■ **Set task**: Reproduce the records exactly.

.....

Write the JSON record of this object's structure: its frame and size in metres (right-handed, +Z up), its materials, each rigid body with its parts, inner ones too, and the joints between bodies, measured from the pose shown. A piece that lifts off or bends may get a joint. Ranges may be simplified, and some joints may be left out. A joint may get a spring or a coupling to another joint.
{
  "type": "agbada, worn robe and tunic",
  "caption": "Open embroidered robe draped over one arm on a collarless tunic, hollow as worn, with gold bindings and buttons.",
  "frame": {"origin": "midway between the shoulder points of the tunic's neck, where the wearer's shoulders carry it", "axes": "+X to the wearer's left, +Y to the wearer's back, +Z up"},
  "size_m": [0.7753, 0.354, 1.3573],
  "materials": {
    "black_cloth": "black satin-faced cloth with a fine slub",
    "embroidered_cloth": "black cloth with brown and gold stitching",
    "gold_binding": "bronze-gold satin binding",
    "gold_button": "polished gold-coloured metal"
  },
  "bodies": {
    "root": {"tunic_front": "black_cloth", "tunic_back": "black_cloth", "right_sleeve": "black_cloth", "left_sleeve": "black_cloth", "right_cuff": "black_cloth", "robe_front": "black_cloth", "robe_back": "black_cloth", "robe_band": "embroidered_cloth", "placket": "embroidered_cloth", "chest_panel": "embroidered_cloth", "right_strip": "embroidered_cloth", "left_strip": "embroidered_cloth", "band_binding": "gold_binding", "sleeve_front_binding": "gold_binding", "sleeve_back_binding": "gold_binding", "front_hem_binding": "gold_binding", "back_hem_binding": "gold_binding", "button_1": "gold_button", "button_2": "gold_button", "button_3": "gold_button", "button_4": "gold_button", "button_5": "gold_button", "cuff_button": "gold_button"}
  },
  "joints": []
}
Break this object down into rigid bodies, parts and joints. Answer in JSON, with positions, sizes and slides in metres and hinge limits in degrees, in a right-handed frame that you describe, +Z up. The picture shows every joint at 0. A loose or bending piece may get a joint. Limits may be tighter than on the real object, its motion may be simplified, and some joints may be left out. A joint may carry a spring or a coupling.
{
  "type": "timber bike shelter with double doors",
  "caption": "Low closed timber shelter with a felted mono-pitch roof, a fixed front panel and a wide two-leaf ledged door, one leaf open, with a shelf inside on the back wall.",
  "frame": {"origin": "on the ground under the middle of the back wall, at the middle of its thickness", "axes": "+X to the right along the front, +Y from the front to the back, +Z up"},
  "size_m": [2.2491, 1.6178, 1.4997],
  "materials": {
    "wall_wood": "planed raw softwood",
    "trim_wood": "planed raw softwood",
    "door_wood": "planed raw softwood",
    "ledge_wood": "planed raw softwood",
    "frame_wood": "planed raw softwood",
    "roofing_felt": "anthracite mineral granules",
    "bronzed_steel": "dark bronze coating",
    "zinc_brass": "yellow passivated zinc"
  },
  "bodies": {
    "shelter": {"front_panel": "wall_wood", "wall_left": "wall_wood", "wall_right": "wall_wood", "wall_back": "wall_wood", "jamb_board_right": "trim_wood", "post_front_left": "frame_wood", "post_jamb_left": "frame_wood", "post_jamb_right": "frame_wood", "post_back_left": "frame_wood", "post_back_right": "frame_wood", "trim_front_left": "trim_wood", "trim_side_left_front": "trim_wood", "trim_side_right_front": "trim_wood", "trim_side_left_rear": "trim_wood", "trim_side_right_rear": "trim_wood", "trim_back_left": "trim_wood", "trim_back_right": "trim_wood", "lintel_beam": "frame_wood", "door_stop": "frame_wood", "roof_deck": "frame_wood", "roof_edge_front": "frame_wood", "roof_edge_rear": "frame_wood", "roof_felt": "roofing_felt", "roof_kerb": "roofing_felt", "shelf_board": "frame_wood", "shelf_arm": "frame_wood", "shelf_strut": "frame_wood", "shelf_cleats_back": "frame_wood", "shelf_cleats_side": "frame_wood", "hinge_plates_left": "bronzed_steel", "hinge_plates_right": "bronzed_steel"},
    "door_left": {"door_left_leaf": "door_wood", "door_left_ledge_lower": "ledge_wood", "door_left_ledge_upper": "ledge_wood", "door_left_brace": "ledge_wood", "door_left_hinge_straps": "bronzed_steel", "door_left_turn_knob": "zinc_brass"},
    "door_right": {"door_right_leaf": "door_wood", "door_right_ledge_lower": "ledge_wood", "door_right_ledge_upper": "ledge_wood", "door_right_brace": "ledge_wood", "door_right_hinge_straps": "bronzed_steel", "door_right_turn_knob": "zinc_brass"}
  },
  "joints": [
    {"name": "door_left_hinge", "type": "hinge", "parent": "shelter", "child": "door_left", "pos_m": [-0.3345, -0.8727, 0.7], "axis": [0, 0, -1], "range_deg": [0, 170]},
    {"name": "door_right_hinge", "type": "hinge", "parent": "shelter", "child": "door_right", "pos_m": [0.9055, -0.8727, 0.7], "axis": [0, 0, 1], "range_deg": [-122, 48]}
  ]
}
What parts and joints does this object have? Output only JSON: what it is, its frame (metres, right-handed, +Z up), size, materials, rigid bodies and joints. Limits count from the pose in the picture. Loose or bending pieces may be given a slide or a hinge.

.....

■ **Full answer**:
Write the JSON record of this object's structure: its frame and size in metres (right-handed, +Z up), its materials, each rigid body with its parts, inner ones too, and the joints between bodies, measured from the pose shown. A piece that lifts off or bends may get a joint. Ranges may be simplified, and some joints may be left out. A joint may get a spring or a coupling to another joint.
{
  "type": "agbada, worn robe and tunic",
  "caption": "Open embroidered robe draped over one arm on a collarless tunic, hollow as worn, with gold bindings and buttons.",
  "frame": {"origin": "midway between the shoulder points of the tunic's neck, where the wearer's shoulders carry it", "axes": "+X to the wearer's left, +Y to the wearer's back, +Z up"},
  "size_m": [0.7753, 0.354, 1.3573],
  "materials": {
    "black_cloth": "black satin-faced cloth with a fine slub",
    "embroidered_cloth": "black cloth with brown and gold stitching",
    "gold_binding": "bronze-gold satin binding",
    "gold_button": "polished gold-coloured metal"
  },
  "bodies": {
    "root": {"tunic_front": "black_cloth", "tunic_back": "black_cloth", "right_sleeve": "black_cloth", "left_sleeve": "black_cloth", "right_cuff": "black_cloth", "robe_front": "black_cloth", "robe_back": "black_cloth", "robe_band": "embroidered_cloth", "placket": "embroidered_cloth", "chest_panel": "embroidered_cloth", "right_strip": "embroidered_cloth", "left_strip": "embroidered_cloth", "band_binding": "gold_binding", "sleeve_front_binding": "gold_binding", "sleeve_back_binding": "gold_binding", "front_hem_binding": "gold_binding", "back_hem_binding": "gold_binding", "button_1": "gold_button", "button_2": "gold_button", "button_3": "gold_button", "button_4": "gold_button", "button_5": "gold_button", "cuff_button": "gold_button"}
  },
  "joints": []
}
Break this object down into rigid bodies, parts and joints. Answer in JSON, with positions, sizes and slides in metres and hinge limits in degrees, in a right-handed frame that you describe, +Z up. The picture shows every joint at 0. A loose or bending piece may get a joint. Limits may be tighter than on the real object, its motion may be simplified, and some joints may be left out. A joint may carry a spring or a coupling.
{
  "type": "timber bike shelter with double doors",
  "caption": "Low closed timber shelter with a felted mono-pitch roof, a fixed front panel and a wide two-leaf ledged door, one leaf open, with a shelf inside on the back wall.",
  "frame": {"origin": "on the ground under the middle of the back wall, at the middle of its thickness", "axes": "+X to the right along the front, +Y from the front to the back, +Z up"},
  "size_m": [2.2491, 1.6178, 1.4997],
  "materials": {
    "wall_wood": "planed raw softwood",
    "trim_wood": "planed raw softwood",
    "door_wood": "planed raw softwood",
    "ledge_wood": "planed raw softwood",
    "frame_wood": "planed raw softwood",
    "roofing_felt": "anthracite mineral granules",
    "bronzed_steel": "dark bronze coating",
    "zinc_brass": "yellow passivated zinc"
  },
  "bodies": {
    "shelter": {"front_panel": "wall_wood", "wall_left": "wall_wood", "wall_right": "wall_wood", "wall_back": "wall_wood", "jamb_board_right": "trim_wood", "post_front_left": "frame_wood", "post_jamb_left": "frame_wood", "post_jamb_right": "frame_wood", "post_back_left": "frame_wood", "post_back_right": "frame_wood", "trim_front_left": "trim_wood", "trim_side_left_front": "trim_wood", "trim_side_right_front": "trim_wood", "trim_side_left_rear": "trim_wood", "trim_side_right_rear": "trim_wood", "trim_back_left": "trim_wood", "trim_back_right": "trim_wood", "lintel_beam": "frame_wood", "door_stop": "frame_wood", "roof_deck": "frame_wood", "roof_edge_front": "frame_wood", "roof_edge_rear": "frame_wood", "roof_felt": "roofing_felt", "roof_kerb": "roofing_felt", "shelf_board": "frame_wood", "shelf_arm": "frame_wood", "shelf_strut": "frame_wood", "shelf_cleats_back": "frame_wood", "shelf_cleats_side": "frame_wood", "hinge_plates_left": "bronzed_steel", "hinge_plates_right": "bronzed_steel"},
    "door_left": {"door_left_leaf": "door_wood", "door_left_ledge_lower": "ledge_wood", "door_left_ledge_upper": "ledge_wood", "door_left_brace": "ledge_wood", "door_left_hinge_straps": "bronzed_steel", "door_left_turn_knob": "zinc_brass"},
    "door_right": {"door_right_leaf": "door_wood", "door_right_ledge_lower": "ledge_wood", "door_right_ledge_upper": "ledge_wood", "door_right_brace": "ledge_wood", "door_right_hinge_straps": "bronzed_steel", "door_right_turn_knob": "zinc_brass"}
  },
  "joints": [
    {"name": "door_left_hinge", "type": "hinge", "parent": "shelter", "child": "door_left", "pos_m": [-0.3345, -0.8727, 0.7], "axis": [0, 0, -1], "range_deg": [0, 170]},
    {"name": "door_right_hinge", "type": "hinge", "parent": "shelter", "child": "door_right", "pos_m": [0.9055, -0.8727, 0.7], "axis": [0, 0, 1], "range_deg": [-122, 48]}
  ]
}
What parts and joints does this object have? Output only JSON: what it is, its frame (metres, right-handed, +Z up), size, materials, rigid bodies and joints. Limits count from the pose in the picture. Loose or bending pieces may be given a slide or a hinge.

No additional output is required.